EXERCISE INSTRUCTIONS
Return all lines below containing the word "that".

RAW DATA
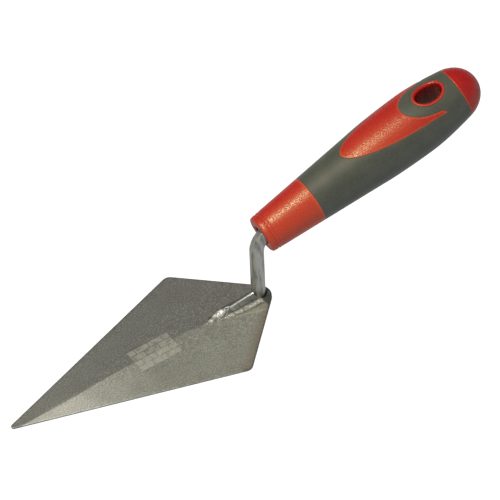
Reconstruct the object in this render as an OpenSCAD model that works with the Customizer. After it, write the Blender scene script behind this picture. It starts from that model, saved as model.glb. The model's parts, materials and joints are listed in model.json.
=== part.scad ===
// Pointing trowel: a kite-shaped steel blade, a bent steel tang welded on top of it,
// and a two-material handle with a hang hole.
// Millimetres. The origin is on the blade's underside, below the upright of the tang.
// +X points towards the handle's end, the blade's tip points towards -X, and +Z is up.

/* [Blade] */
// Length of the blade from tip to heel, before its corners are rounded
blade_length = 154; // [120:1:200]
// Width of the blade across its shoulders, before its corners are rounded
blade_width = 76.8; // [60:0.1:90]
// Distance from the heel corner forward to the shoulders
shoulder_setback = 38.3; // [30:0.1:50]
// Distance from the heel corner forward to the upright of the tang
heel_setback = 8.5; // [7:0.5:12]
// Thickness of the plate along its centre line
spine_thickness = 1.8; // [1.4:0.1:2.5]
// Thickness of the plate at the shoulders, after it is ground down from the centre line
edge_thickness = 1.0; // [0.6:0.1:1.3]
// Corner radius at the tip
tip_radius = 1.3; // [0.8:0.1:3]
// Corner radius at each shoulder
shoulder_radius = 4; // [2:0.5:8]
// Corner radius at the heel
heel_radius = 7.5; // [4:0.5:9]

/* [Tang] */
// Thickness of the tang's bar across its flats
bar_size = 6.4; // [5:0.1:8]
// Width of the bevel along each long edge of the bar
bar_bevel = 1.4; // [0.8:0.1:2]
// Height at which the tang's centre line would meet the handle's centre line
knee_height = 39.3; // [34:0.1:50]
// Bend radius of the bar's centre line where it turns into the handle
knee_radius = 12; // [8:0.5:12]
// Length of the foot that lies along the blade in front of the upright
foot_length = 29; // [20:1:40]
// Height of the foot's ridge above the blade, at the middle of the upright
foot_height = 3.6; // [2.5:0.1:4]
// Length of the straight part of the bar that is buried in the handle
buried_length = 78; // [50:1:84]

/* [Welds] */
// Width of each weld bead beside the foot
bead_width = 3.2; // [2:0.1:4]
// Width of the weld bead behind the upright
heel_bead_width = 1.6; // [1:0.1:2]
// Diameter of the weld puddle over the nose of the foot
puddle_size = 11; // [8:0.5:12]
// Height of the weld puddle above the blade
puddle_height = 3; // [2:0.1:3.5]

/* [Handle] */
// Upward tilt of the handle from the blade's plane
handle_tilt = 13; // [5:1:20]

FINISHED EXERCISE
Reconstruct the object in this render as an OpenSCAD model that works with the Customizer. After it, write the Blender scene script behind this picture. It starts from that model, saved as model.glb. The model's parts, materials and joints are listed in model.json.
// Length of the foot that lies along the blade in front of the upright
// Length of the straight part of the bar that is buried in the handle